Now, see her eyes: how they burn with
the fires of madness as she thrusts
her loins upon that red, horned beast.
But what wild offspring bursts
from this union to gnash its teeth
upon the sands of the abyss?
And I … I divert mine eyes
from her, lest I quench my thirst
upon her beckoning lips.
Michael Bugg
The George Orwell Award
For best Orwellian (Bradburyian?) portrayal of a post-apocalyptic future. At least there are still trees in 2055
He rushed into the park woods, hyperventilating. The police raid had trapped every other cell member, and now their dogs had his scent. Left hand clutching the Sacred Vessel, he swore loyalty to Great-uncle Gabriel Daniel’s defiant proclamation from when the Order had been outlawed in 2055. The exposed oak roots caught his foot; his left wrist broke the fall but shattered the glass tube of the Sacred Vessel. Shards severed the ulnar artery, blending his blood with the tube’s red liquid. With life ebbing away, he faintly heard his epitaph: “Got him, Sarge — the last of the Fahrenheit People.”
Hugh Quetton
The Vince Vaughn Award
For best step-by-step instructions on how to complete a devastating practical joke
Breaking the news
\"I've been thinking of a funny thing to do to someone.\" Rob said.
He always had these ideas.
OK, what is it?
What are you implying?
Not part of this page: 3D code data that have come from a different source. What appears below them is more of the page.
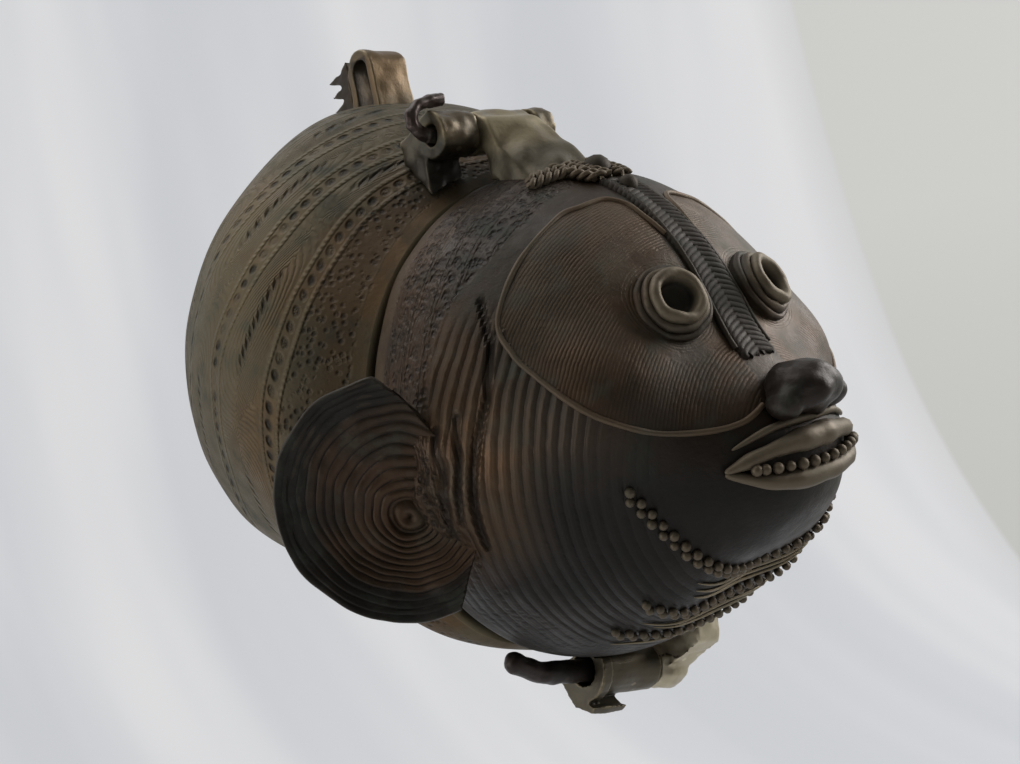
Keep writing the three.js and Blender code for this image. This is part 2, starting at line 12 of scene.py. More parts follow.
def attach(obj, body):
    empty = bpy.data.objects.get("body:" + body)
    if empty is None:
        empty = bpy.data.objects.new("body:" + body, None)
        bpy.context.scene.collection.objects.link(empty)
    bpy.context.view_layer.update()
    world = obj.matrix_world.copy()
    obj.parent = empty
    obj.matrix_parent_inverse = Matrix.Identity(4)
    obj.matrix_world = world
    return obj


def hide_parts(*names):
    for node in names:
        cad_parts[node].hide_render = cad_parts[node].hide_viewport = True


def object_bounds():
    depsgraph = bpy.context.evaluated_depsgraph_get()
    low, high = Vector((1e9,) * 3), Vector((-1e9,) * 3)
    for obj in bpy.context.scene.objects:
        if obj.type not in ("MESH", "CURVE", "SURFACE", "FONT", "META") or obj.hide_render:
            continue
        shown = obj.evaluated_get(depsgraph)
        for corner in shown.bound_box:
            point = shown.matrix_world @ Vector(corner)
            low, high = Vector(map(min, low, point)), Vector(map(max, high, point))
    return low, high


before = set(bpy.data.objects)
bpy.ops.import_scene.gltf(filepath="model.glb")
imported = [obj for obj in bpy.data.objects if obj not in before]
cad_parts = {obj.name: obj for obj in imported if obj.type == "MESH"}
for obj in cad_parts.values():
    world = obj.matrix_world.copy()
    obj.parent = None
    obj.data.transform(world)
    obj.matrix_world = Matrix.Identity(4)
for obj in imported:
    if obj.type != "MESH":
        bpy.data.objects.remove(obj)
cad_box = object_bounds()

# Camera, at the photograph's viewing angle: level with the box, to the head's right of its face,
# and leaning over to the left by eleven degrees. It looks at the round mouth between bowl and lid.
MOUTH = Vector((0, -0.041, -0.0832043))
azimuth, elevation, roll = (math.radians(v) for v in (-39.8, 2.5, -10.9))
back = Vector((
    math.sin(azimuth) * math.cos(elevation), -math.cos(azimuth) * math.cos(elevation), math.sin(elevation)))
level = Vector((math.cos(azimuth), math.sin(azimuth), 0))
above = back.cross(level)
across = math.cos(roll) * level + math.sin(roll) * above
upright = math.cos(roll) * above - math.sin(roll) * level
camera = bpy.data.objects.new("camera", bpy.data.cameras.new("camera"))
bpy.context.collection.objects.link(camera)
camera.matrix_world = Matrix((
    (across.x, upright.x, back.x, 0),
    (across.y, upright.y, back.y, 0),
    (across.z, upright.z, back.z, 0),
    (0, 0, 0, 1),
))
camera.location = MOUTH + 0.2424 * back - 0.0116 * across + 0.006 * upright
camera.data.sensor_width = 36
camera.data.lens = 1205.2 * 36 / 1020
camera.data.clip_start = 0.01
bpy.context.scene.camera = camera
bpy.context.scene.view_settings.view_transform = "Standard"


def linear(code):
    """An sRGB hex colour as linear red, green, blue and alpha."""
    parts = [int(code[i:i + 2], 16) / 255 for i in (1, 3, 5)]
    return [v / 12.92 if v <= 0.04045 else ((v + 0.055) / 1.055) ** 2.4 for v in parts] + [1]


def add(tree, kind, settings=None, **links):
    """Adds a node: settings are its own properties or its inputs' values, links go to its inputs."""
    node = tree.nodes.new("ShaderNode" + kind)
    for key, value in (settings or {}).items():
        if isinstance(key, int) or key in node.inputs:
            node.inputs[key].default_value = value
        else:
            setattr(node, key, value)
    for key, source in links.items():
        key = int(key[1:]) if key[0] == "_" else key.replace("_", " ")
        tree.links.new(source if isinstance(source, bpy.types.NodeSocket) else source.outputs[0], node.inputs[key])
    return node


def material(name):
    """An empty node material and its tree."""
    made = bpy.data.materials.new(name)
    made.use_nodes = True
    made.node_tree.nodes.clear()
    return made, made.node_tree


# Floor and backdrop: a white cotton sheet, hung behind the box and swept forward far below it. It stays
# pale where the camera sees it, with the soft folds of hanging cloth painted on as light and shade, and
# still takes the box's shadow.
SHEET_FLOOR, SHEET_WIDTH, SHEET_TOP = cad_box[0][2] - 0.22, 6, 3
SHEET_BEHIND, SHEET_BEND, BEND_STEPS = 0.55, 0.25, 12
sheet_mesh = bpy.data.meshes.new("cotton_sheet")
bm = bmesh.new()
run = bm.edges.new([bm.verts.new((side * SHEET_WIDTH / 2, -3, SHEET_FLOOR)) for side in (-1, 1)])
sweep = []
for i in range(BEND_STEPS + 1):
    turn = math.radians(90 * i / BEND_STEPS)
    sweep.append((SHEET_BEHIND - SHEET_BEND * (1 - math.sin(turn)), SHEET_FLOOR + SHEET_BEND * (1 - math.cos(turn))))
for y, z in [*sweep, (SHEET_BEHIND, SHEET_TOP)]:
    out = bmesh.ops.extrude_edge_only(bm, edges=[run])["geom"]
    run = next(g for g in out if isinstance(g, bmesh.types.BMEdge))
    for v in run.verts:
        v.co.y, v.co.z = y, z
bmesh.ops.rotate(bm, verts=bm.verts, cent=MOUTH, matrix=Matrix.Rotation(azimuth, 3, "Z"))
bm.to_mesh(sheet_mesh)
bm.free()
for face in sheet_mesh.polygons:
    face.use_smooth = True
sheet = bpy.data.objects.new("cotton_sheet", sheet_mesh)
bpy.context.collection.objects.link(sheet)
cotton, tree = material("white_cotton")
place = add(tree, "TexCoord").outputs["Object"]
# The folds are painted on the flat sheet as soft stripes of light and shade.
hang = add(tree, "Mapping", {"Rotation": (0, math.radians(-12), -azimuth), "Scale": (9, 0, 1.2)}, Vector=place)
painted_folds = add(tree, "TexNoise", {"Scale": 1.0, "Detail": 3, "Roughness": 0.5}, Vector=hang)
painted_folds = add(tree, "MapRange", {"interpolation_type": "SMOOTHSTEP", "From Min": 0.35, "From Max": 0.65}, Value=painted_folds)
shade = add(tree, "Mix", {"data_type": "RGBA", 6: linear("#cfd1d5"), 7: linear("#e2e2e3")}, _0=painted_folds)
# To the right the sheet ends in a slanting, slightly bowed edge, and the grey wall of the room shows.
square = add(tree, "Mapping", {"Rotation": (0, 0, -azimuth), "Location": (-0.276, 0, -MOUTH.z)}, Vector=place)
square = add(tree, "SeparateXYZ", None, Vector=square).outputs
slant = add(tree, "Math", {"operation": "MULTIPLY_ADD", 1: 0.17}, _0=square["Z"], _2=square["X"])
bow = add(tree, "Math", {"operation": "MULTIPLY"}, _0=square["Z"], _1=square["Z"])
past = add(tree, "Math", {"operation": "MULTIPLY_ADD", 1: -0.3}, _0=bow, _2=slant)
# A soft crease of painted shade runs along the cloth's edge, and the wall beyond it is painted darker towards the
# bottom, as shade.
painted_crease = add(tree, "MapRange", {"From Min": -0.03, "From Max": 0.0, "To Max": 0.5}, Value=past)
shade = add(tree, "Mix", {"data_type": "RGBA", 7: linear("#c6c6c6")}, _0=painted_crease, _6=shade.outputs[2])
height = add(tree, "MapRange", {"From Min": -0.3, "From Max": 0.05}, Value=square["Z"])
wall = add(tree, "Mix", {"data_type": "RGBA", 6: linear("#bdbdb9"), 7: linear("#d0d0cd")}, _0=height)
edge = add(tree, "MapRange", {"From Min": -0.002, "From Max": 0.002}, Value=past)
shade = add(tree, "Mix", {"data_type": "RGBA"}, _0=edge, _6=shade.outputs[2], _7=wall.outputs[2])
lit = add(tree, "BsdfDiffuse", None, Color=shade.outputs[2])
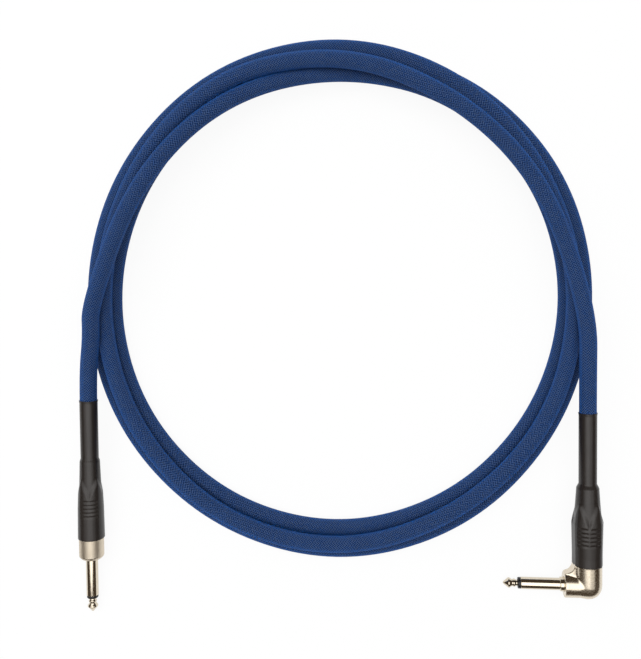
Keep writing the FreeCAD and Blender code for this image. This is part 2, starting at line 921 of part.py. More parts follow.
# How high the cable's centre lies above the lowest turn's, and its climb per mm of cable.
COIL_UP = (
    (18.05, 1.05, 0.0, 0.0),
    (0.0, 0.0, 0.0, 0.0),
    (0.0, 10.05, 9.55, 8.55),
    (8.55, 14.05, 16.05),
)
COIL_CLIMB = (
    (-0.02, -0.01, 0.0, 0.0),
    (0.0, 0.0, 0.0, 0.0),
    (0.0, 0.01, 0.0, 0.01),
    (-0.02, 0.0, -0.13),
)


def coil_stations():
    """Where each quarter of the coil starts, and which way the cable runs there."""
    rows = zip(sum(COIL_OUT, ()), sum(COIL_DRIFT, ()), sum(COIL_UP, ()), sum(COIL_CLIMB, ()))
    stations = []
    for i, (out, drift, up, climb) in enumerate(rows):
        angle = math.radians(COIL_FROM - QUARTER * i)
        away = Vec(math.cos(angle), math.sin(angle), 0)
        onward = Vec(math.sin(angle), -math.cos(angle), 0)
        spot = COIL_CENTRE + away * out + Vec(0, 0, half("cable_od").number + up)
        stations.append((spot, unit(onward + away * drift + Vec(0, 0, climb))))
    return stations


def biarc(here, heading, there, arriving):
    """Two arcs that leave here along heading and reach there along arriving."""
    gap = there - here
    both = heading + arriving
    square = 2 * (1 - heading.dot(arriving))
    slope = 2 * gap.dot(both)
    span = gap.dot(gap)
    if square < TINY * TINY:
        reach = span / slope
    else:
        reach = (math.sqrt(slope * slope + 4 * square * span) - slope) / (2 * square)
    first = here + heading * reach
    second = there - arriving * reach
    join = (first + second) * 0.5
    one, radius_one = arc_between(here, first, join)
    two, radius_two = arc_between(join, second, there)
    return [one, two], [radius_one, radius_two]


def coil_route():
    """The coil's edges with a straight diameter at each end, and its arcs' radii."""
    stations = coil_stations()
    run = of("cable_od").number
    first, heading = stations[0]
    edges = [Part.makeLine(first - heading * run, first)]
    radii = []
    for (here, way), (there, way_there) in zip(stations, stations[1:]):
        arcs, pair = biarc(here, way, there, way_there)
        edges += arcs
        radii += pair
    last, heading = stations[-1]
    edges.append(Part.makeLine(last, last + heading * run))
    return edges, radii


def least_gap(edges, outer):
    """The least gap between a coil's turns, measured between points along its middle line."""
    points = Part.Wire(edges).discretize(Distance=GAP_STEP)
    apart = int(COIL_OUT[0][0] / GAP_STEP)
    least = math.inf
    for i, here in enumerate(points):
        for there in points[i + apart:]:
            if abs(here.x - there.x) < 2 * outer and abs(here.y - there.y) < 2 * outer:
                least = min(least, (here - there).Length)
    return least - outer


def main():
    standing = {}
    straight = plug("straight")
    tilt = math.degrees(math.atan2(
        (front_radius("straight") + of("shrink_wall") - half("ball_od")).number,
        (of("shell_len") + of("shrink_back") + of("reach") - of("ball_at")).number))
    aim = Turn(Vec(0, 0, 1), of("straight_yaw").number) * Turn(Vec(1, 0, 0), tilt - 90)
    where = {"straight": stand("straight", straight, STRAIGHT_AT, aim)}
    angle = plug("angle")
    aim = Turn(Vec(0, 0, 1), of("angle_yaw").number) * Turn(Vec(1, 0, 0), of("angle_pitch").number - 90)
    aim = aim * Turn(Vec(0, 0, 1), of("angle_roll").number)
    where["angle"] = stand("angle", angle, ANGLE_AT, aim)
    for pieces in (straight, angle):
        for thing, own in pieces.values():
            standing[thing.Label] = thing

    cable = of("cable_od").number
    edges, radii = coil_route()
    standing["cord_coil"] = piece("cord_coil", tube_along(edges, cable))
    gap = least_gap(edges, cable)
    print("coil: %.0f mm, radii %.0f to %.0f mm, least gap %.2f mm"
          % (Part.Wire(edges).Length, min(radii), max(radii), gap))
    if gap < LEAST_GAP:
        raise RuntimeError("the coil's turns come too close")
    coil_start = edges[0].valueAt(edges[0].FirstParameter)
    coil_end = edges[-1].valueAt(edges[-1].LastParameter)
    way_in = unit(edges[0].valueAt(edges[0].LastParameter) - coil_start)
    way_out = unit(coil_end - edges[-1].valueAt(edges[-1].FirstParameter))
    for kind, coil_spot, way, run, points in (
            ("straight", coil_start, -way_in, STRAIGHT_RUNS, STRAIGHT_TAIL),
            ("angle", coil_end, way_out, ANGLE_RUNS, ())):
        lip = where[kind].multVec(Vec(0, 0, of(kind + "_lip").number))
        outward = where[kind].Rotation.multVec(Vec(0, 0, 1))
        route = [lip, lip + outward * run[0], *points, coil_spot + way * run[1], coil_spot]
        radii = []
        edges = rounded_route(route, radii)
        standing["cord_tail_" + kind] = piece("cord_tail_" + kind, tube_along(edges, cable))
        print("%s tail: %.0f mm, radii %s mm"
              % (kind, Part.Wire(edges).Length, ", ".join("%.0f" % radius for radius in radii)))

    doc.recompute()
    for thing in doc.Objects:
        if "Invalid" in thing.State or "Error" in thing.State:
            raise RuntimeError("%s did not build: %s" % (thing.Label, thing.State))
    for name, thing in standing.items():
        if thing.Shape.isNull() or not thing.Shape.isValid():
            raise RuntimeError("%s has no valid shape" % name)
    os.makedirs("parts", exist_ok=True)
    for name, thing in standing.items():
        thing.Shape.exportStep("parts/%s.step" % name)
        print(name, len(thing.Shape.Solids), "%.1f mm3" % thing.Shape.Volume)
    for kind in ("straight", "angle"):
        shaft = standing[kind + "_sleeve"].Placement
        front = (of("tip_len") + of("ring_len") - of("reach")).number
        middle = shaft.multVec(Vec(0, 0, front / 2))
        heading = shaft.Rotation.multVec(Vec(0, 0, -1))
        print(kind, "shaft's middle", middle, "points", heading, "bare length %.2f" % -front)
        print(kind, "stands at", where[kind])
    box = FreeCAD.BoundBox()
    for name, thing in standing.items():
        if not name.startswith("cord_"):
            box.add(thing.Shape.optimalBoundingBox(False))
    print("plugs' box", box)


main()
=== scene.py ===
"""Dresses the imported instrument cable.

It gets a woven jacket, shrunk sleeves over its boots, satin nickel housings and polished contacts.
"""

import json
import math

import bmesh
import bpy
from mathutils import Matrix, Vector


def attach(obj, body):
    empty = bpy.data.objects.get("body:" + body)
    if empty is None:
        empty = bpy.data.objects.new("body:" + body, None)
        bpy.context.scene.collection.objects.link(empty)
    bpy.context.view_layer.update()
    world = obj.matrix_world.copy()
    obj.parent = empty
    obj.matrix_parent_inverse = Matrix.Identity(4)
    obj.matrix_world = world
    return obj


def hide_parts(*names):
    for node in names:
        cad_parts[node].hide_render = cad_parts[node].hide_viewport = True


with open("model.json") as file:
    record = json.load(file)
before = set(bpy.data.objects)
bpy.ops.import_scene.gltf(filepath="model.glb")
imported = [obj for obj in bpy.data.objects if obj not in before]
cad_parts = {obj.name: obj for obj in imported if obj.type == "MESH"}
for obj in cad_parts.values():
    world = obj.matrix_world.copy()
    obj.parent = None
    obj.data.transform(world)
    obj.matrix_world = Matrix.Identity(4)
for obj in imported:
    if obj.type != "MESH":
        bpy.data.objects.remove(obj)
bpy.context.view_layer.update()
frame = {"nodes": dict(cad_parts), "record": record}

MM = 0.001

# The camera looks straight down on the coil. Its place, and what a pixel of the floor spans,
# are in millimetres.
PHOTO_WIDTH = 641
PHOTO_HEIGHT = 659
FLOOR_PER_PIXEL = 0.547
CAMERA_AT = Vector((-10.3, 94.7, 415.0))
SENSOR = 36.0
NEAREST_SEEN = 0.01

# The cord's outer size, free and in a sleeve's grip.
CORD_WIDE = 8.9
SQUEEZED = 8.4

# The coil's control points: how far out and how high it lies every twelfth of a turn, clockwise
# from the left, and the given points between it and each sleeve.
COIL_MIDDLE = Vector((0.7, 111.0, 0.0))
TWELFTH = math.radians(30)
COIL_OUT = (
    (119.0, 119.5, 119.5, 123.0, 123.0, 121.8, 121.0, 122.0, 123.5, 123.5, 123.0),
    (122.5, 123.5, 126.0, 130.0, 133.0, 133.0, 131.0, 131.0, 133.5, 135.0, 133.5, 132.5),
    (131.5, 132.7, 134.2, 132.7, 128.5, 123.5, 123.0, 125.5, 126.5, 130.5, 130.0, 127.0),
    (125.5, 126.5, 129.5, 124.2, 116.3, 116.2),
)
COIL_UP = (
    (22.75, 17.75, 11.5, 6.75, 4.75, 4.5, 4.5, 4.5, 4.5, 4.5, 4.5),
    (4.5, 4.5, 4.5, 4.5, 4.5, 4.5, 4.5, 4.5, 4.5, 4.5, 4.5, 4.5),
    (5.75, 7.9, 10.75, 13.6, 14.75, 14.25, 13.75, 13.25, 13.0, 13.0, 13.0, 13.25),
    (13.0, 14.4, 18.6, 21.4, 23.75, 25.0),
)
COIL_FIRST = 1
STRAIGHT_TAIL = (Vector((-129.8, 91.0, 19.6)), Vector((-129.6, 108.0, 22.8)))
ANGLE_TAIL = (Vector((128.2, 105.0, 23.2)),)

# How far the cord reaches into a sleeve's lip, and how far it then runs straight out of it.
TUCKED = 2.5
LEAVES = 15.0

# How finely the cord is cut, between two control points and round it.
CORD_STEPS = 14
CORD_AROUND = 15

# Sections of the turned pieces, (radius, place along) in millimetres, as their solids have them,
# apart from a smaller chamfer at the shell's front. Along the contacts, 0 is the face that the
# shaft's 30 mm reach is counted from.
TIP_SECTION = ((0.0, -30.0), (0.42, -30.0), (2.75, -27.15), (2.75, -26.65), (1.75, -25.1), (2.25, -24.0),
               (1.65, -23.1), (1.65, -22.2), (1.15, -22.2), (1.15, -14.0), (0.0, -14.0))
RING_SECTION = ((1.15, -22.2), (2.7, -22.2), (3.0, -21.9), (3.0, -20.6), (1.15, -20.6))
STRAIGHT_SHAFT_SECTION = ((2.2, -20.6), (3.175, -20.6), (3.175, 0.0), (3.5, 0.0), (3.5, 1.5), (4.6, 1.5),
                          (4.6, 2.7), (3.6, 2.7), (3.6, 6.7), (2.2, 6.7))
ANGLE_SHAFT_SECTION = ((2.2, -20.6), (3.175, -20.6), (3.175, 0.0), (3.8, 0.0), (3.8, 3.5), (4.6, 3.5),
                       (4.6, 4.7), (3.6, 4.7), (3.6, 8.7), (2.2, 8.7))
SHELL_SECTION = ((3.6, 0.0), (4.9, 0.0), (5.3, 0.2), (6.25, 1.15), (6.5, 1.8), (6.5, 12.5), (5.55, 12.5),
                 (5.55, 19.5), (5.2, 19.5), (5.2, 1.5), (3.6, 1.5))
NUT_SECTION = ((3.9, 2.0), (5.9, 2.0), (5.9, 3.5), (3.9, 3.5))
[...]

That little phrase. No matter what someone asks you, your first response is that question.
How was your weekend?
What are you implying?
New haircut?
OK, not too bad. That's funny.
Sure it is, try it.
OK, well, um, ask me a question.
Have you ever considered raising a child that wasn't your own?
What are you implying?
I got your wife pregnant, and I couldn't think of an easier way to tell you.
Damon Waters
The Sylvia Plath Award
For the most well written short story that makes us want to off ourselves
Mama, she knew everything and then some.
She could can the best peaches, grow English roses and make Crepes Suzettes.
Oh, she could pick a “Heritage” from a “Homere,” spot the first towhee and recite perfect prose.
Mama always knew who did what, went where, what for and how long.
Daresay she even knew Little Boy’s Daddy was going to be a dopehead before he himself saw he was headed that way.
Mama, she knew everything.
Everything that is except that Papa was dying. That fact she chose to ignore when everyone else could see it plain as day.
M. Estaville
The Sigmund Freud Award
For best stroking of our ego, and best use of our classifieds section
The Other End of the Line
2:03 a.m. Out the door.
Harsh.
Drunk again. So what else is old?
This time o’ night … the worst. Bars closed, didn’t score. Nothin’.
Good ol’ VC Reporter. Price is right. Rag feels rough. Scan the cover. ’Nother serious, mysterious issue.
Flippin’ pages. Focus. SOS: Holistic health. Local eateries. Music scene. Hell with it.
Flip to back: Personals. Adult en’ertainment. Massage. Now yer talkin’.
Zoom: I’m ready; are you? Demanding mistress will whip you into submission. You like pain? Satisfaction guaranteed.
Damn.
Greasy payphone. Dial. Focus!
Ringing. Pick up!
“U.S. Army recruiting, can I help you?”